Otra gran serie de muletazos con la mano derecha, por el pitón de la hiel, terminó de redondear el gran momento de gloria de Luguillano que, tras cumplir con la espada, tomó del alguacilillo esas dos orejas que trasladó camino de la enfermería para homenajear a su compañero herido.
Antes y después de que el azar hiciera de las suyas, apenas hubo historia en una corrida que, en adelante, debería plantearse de otra manera.
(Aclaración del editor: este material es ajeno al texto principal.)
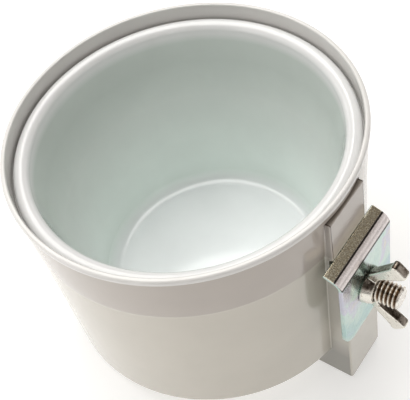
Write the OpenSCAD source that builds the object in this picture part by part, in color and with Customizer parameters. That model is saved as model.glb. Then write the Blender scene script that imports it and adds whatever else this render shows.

Tal vez haciendo que las ayudas municipales que se dan para este festejo en concreto se vean reflejadas --por ejemplo regalando entradas a centros sociales o ofreciéndolas a bajo precio-- en una mayor asistencia de público a los tendidos que esas mil personas que padecieron el descastamiento de la corrida de Camacho sobre un ruedo reseco y polvoriento.
El tercer toro de Luguillano, el que se sorteó como segundo del su lote, también fue noble, aunque más apagado de bríos, sin regalar las embestidas como el tercero. David le sacó algún muletazo estimable pero, a esas alturas, después de estoquear otros dos toros, al veterano pareció faltarle algo de fondo para incidir en el esfuerzo.
Pero para falta de fondo, los tres toros de Manolo Sánchez. O, lo que es lo mismo, un precioso segundo que duró un suspiro y otros dos altotes y bastos, cuarto y sexto en orden de lidia, que se comportaron tal cual eran sus hechuras, muy lejos de la bravura. Su matador, con técnica y paciencia, les buscó las vueltas para encontrar los resquicios por donde asomara una pizca de lucimiento, sin hallar más que respuestas insípidas e ingratas: cabezazos, medias arrancadas e incluso renuncias a la pelea, como la de ese último toro que acabó echándose en la arena para esperar a las mulillas. Ni pena ni gloria para el tercero en discordia.